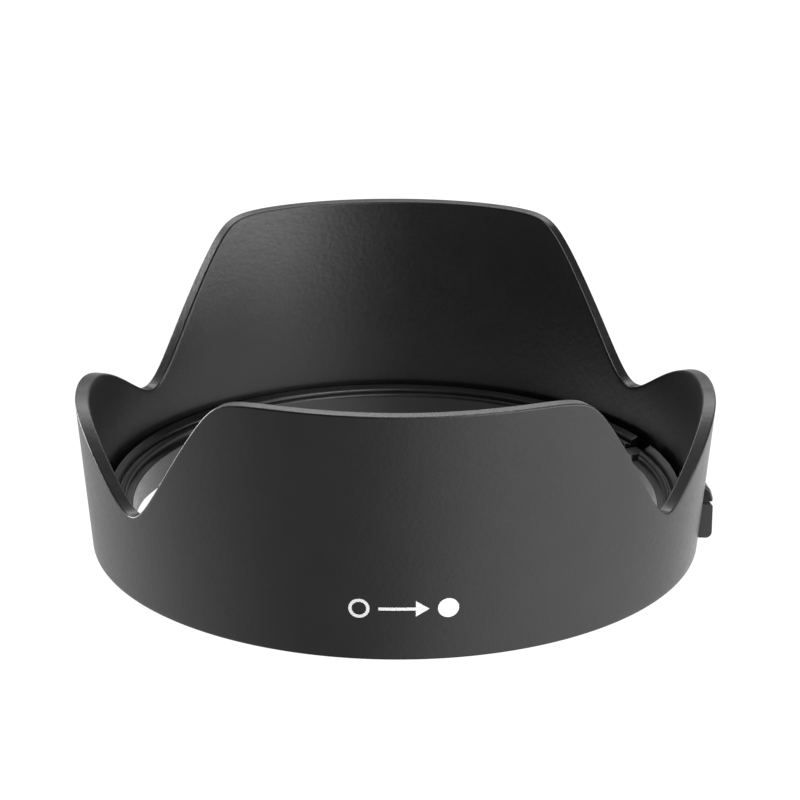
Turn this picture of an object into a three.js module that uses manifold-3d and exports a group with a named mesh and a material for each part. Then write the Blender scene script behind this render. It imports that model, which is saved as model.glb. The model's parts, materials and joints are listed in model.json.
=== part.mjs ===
// Petal lens hood with a twist-on bayonet ring and a sprung release latch.
// Millimetres. +Z points away from the lens, towards the subject. The origin is on the optical
// axis, in the plane of the mount end. The long petals are at +Y and -Y, the release button at +X.
// Angles are in degrees about +Z, from +X towards +Y.
import * as THREE from 'three';
import { mergeVertices } from 'three/addons/utils/BufferGeometryUtils.js';
import Module from 'manifold-3d';

const wasm = await Module();
wasm.setup();

// Hood shell: a cone frustum whose front edge rises and falls in four petals
const mountRadius = 49;
const taper = 0.0915;
const wallThickness = 2.2;
const footChamfer = 0.35;
const longPetalHeight = 40.3;
const longPetalHalfAngle = 32.4;
const flankSlope = 1.366;
const cornerBlend = 4.6;
const sidePetalHeight = 24.3;
const sidePetalDrop = 10.9;
const sidePetalDropAngle = 30;
const sidePetalPower = 2.42;
const notchBlend = 12.7;
const shellSteps = 240;

// Bayonet ring, fastened inside the mount end of the shell
const ringFoot = 0.3;
const boreRadius = 43.6;
const ringRadius = 46.2;
const flangeRadius = 46.5;
const flangeTop = 1.7;
const innerBand = { inner: 44.2, outer: 44.3, top: 7.8 };
const outerBand = { inner: 44.8, top: 7.95, edgeTop: 8.65 };
const bandGrooveFloor = 7.3;
const boreChamfer = 0.4;
const ringSteps = 120;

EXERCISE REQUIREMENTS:
Make an exact copy of the data above.

ANSWER TO THE EXERCISE:
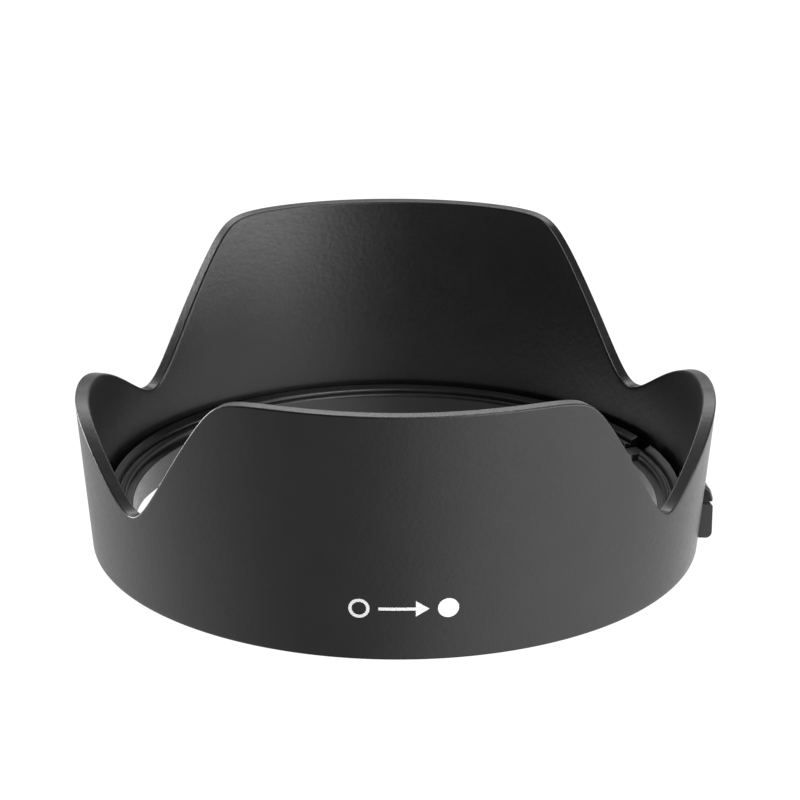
Turn this picture of an object into a three.js module that uses manifold-3d and exports a group with a named mesh and a material for each part. Then write the Blender scene script behind this render. It imports that model, which is saved as model.glb. The model's parts, materials and joints are listed in model.json.
=== part.mjs ===
// Petal lens hood with a twist-on bayonet ring and a sprung release latch.
// Millimetres. +Z points away from the lens, towards the subject. The origin is on the optical
// axis, in the plane of the mount end. The long petals are at +Y and -Y, the release button at +X.
// Angles are in degrees about +Z, from +X towards +Y.
import * as THREE from 'three';
import { mergeVertices } from 'three/addons/utils/BufferGeometryUtils.js';
import Module from 'manifold-3d';

const wasm = await Module();
wasm.setup();

// Hood shell: a cone frustum whose front edge rises and falls in four petals
const mountRadius = 49;
const taper = 0.0915;
const wallThickness = 2.2;
const footChamfer = 0.35;
const longPetalHeight = 40.3;
const longPetalHalfAngle = 32.4;
const flankSlope = 1.366;
const cornerBlend = 4.6;
const sidePetalHeight = 24.3;
const sidePetalDrop = 10.9;
const sidePetalDropAngle = 30;
const sidePetalPower = 2.42;
const notchBlend = 12.7;
const shellSteps = 240;

// Bayonet ring, fastened inside the mount end of the shell
const ringFoot = 0.3;
const boreRadius = 43.6;
const ringRadius = 46.2;
const flangeRadius = 46.5;
const flangeTop = 1.7;
const innerBand = { inner: 44.2, outer: 44.3, top: 7.8 };
const outerBand = { inner: 44.8, top: 7.95, edgeTop: 8.65 };
const bandGrooveFloor = 7.3;
const boreChamfer = 0.4;
const ringSteps = 120;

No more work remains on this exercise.